↓↓↓
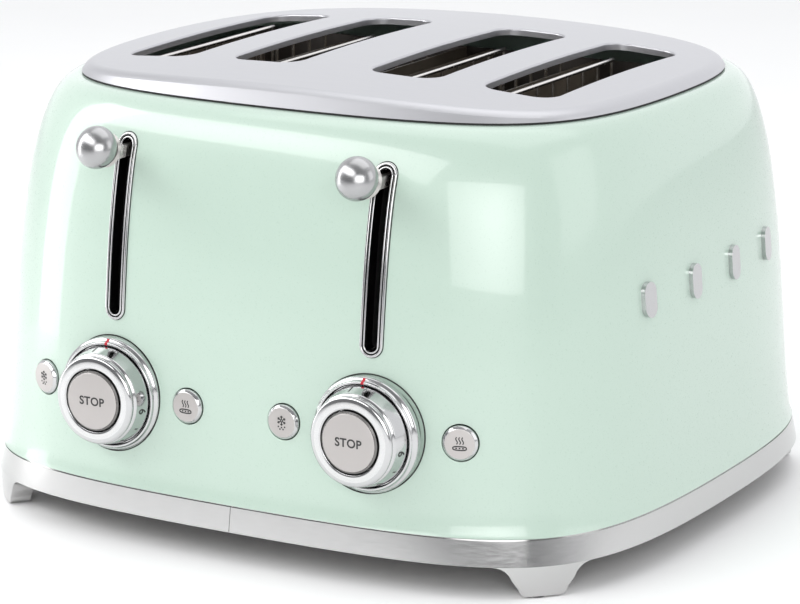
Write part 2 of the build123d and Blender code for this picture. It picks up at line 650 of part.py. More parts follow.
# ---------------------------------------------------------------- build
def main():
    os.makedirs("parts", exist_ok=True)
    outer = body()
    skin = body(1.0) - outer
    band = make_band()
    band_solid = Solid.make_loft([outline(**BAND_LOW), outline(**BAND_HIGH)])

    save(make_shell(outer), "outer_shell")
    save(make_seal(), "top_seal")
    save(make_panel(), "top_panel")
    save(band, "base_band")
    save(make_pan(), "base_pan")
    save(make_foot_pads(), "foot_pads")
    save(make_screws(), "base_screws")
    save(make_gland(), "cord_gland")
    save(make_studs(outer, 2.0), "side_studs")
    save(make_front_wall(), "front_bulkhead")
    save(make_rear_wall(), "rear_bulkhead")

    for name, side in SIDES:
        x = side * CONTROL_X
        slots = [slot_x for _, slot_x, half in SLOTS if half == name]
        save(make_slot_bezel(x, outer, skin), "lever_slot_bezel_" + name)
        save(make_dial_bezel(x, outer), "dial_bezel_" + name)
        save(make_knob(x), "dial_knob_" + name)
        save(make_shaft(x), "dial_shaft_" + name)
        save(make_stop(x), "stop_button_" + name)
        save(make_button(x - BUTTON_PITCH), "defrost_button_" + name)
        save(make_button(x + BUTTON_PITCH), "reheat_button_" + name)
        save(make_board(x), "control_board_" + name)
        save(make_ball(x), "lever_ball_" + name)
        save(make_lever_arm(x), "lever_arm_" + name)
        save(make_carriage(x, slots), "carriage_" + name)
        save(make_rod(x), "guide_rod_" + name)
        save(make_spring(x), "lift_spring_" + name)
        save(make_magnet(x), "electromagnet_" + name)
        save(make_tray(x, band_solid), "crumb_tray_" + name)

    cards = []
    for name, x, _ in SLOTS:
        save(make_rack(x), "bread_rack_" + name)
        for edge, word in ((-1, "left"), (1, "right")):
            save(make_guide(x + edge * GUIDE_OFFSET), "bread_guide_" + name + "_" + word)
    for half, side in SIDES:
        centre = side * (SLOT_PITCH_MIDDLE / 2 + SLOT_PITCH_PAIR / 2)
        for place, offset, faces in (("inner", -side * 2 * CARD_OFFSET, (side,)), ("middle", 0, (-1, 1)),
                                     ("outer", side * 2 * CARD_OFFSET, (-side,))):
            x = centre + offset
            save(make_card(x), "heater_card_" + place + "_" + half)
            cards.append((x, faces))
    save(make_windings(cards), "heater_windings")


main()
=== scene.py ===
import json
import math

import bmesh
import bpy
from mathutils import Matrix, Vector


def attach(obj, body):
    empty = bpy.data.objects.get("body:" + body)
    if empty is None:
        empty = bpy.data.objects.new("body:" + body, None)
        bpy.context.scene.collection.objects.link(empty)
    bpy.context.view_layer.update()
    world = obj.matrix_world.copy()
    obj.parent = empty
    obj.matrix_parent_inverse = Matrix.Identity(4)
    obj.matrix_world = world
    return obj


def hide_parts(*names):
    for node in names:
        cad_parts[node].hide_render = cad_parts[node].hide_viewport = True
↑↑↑
Quote exactly what appears from the line containing "bpy.context.view_layer.update()" through the final line of the listing above, including both of those lines.

__RESPONSE__
    bpy.context.view_layer.update()
    world = obj.matrix_world.copy()
    obj.parent = empty
    obj.matrix_parent_inverse = Matrix.Identity(4)
    obj.matrix_world = world
    return obj


def hide_parts(*names):
    for node in names:
        cad_parts[node].hide_render = cad_parts[node].hide_viewport = True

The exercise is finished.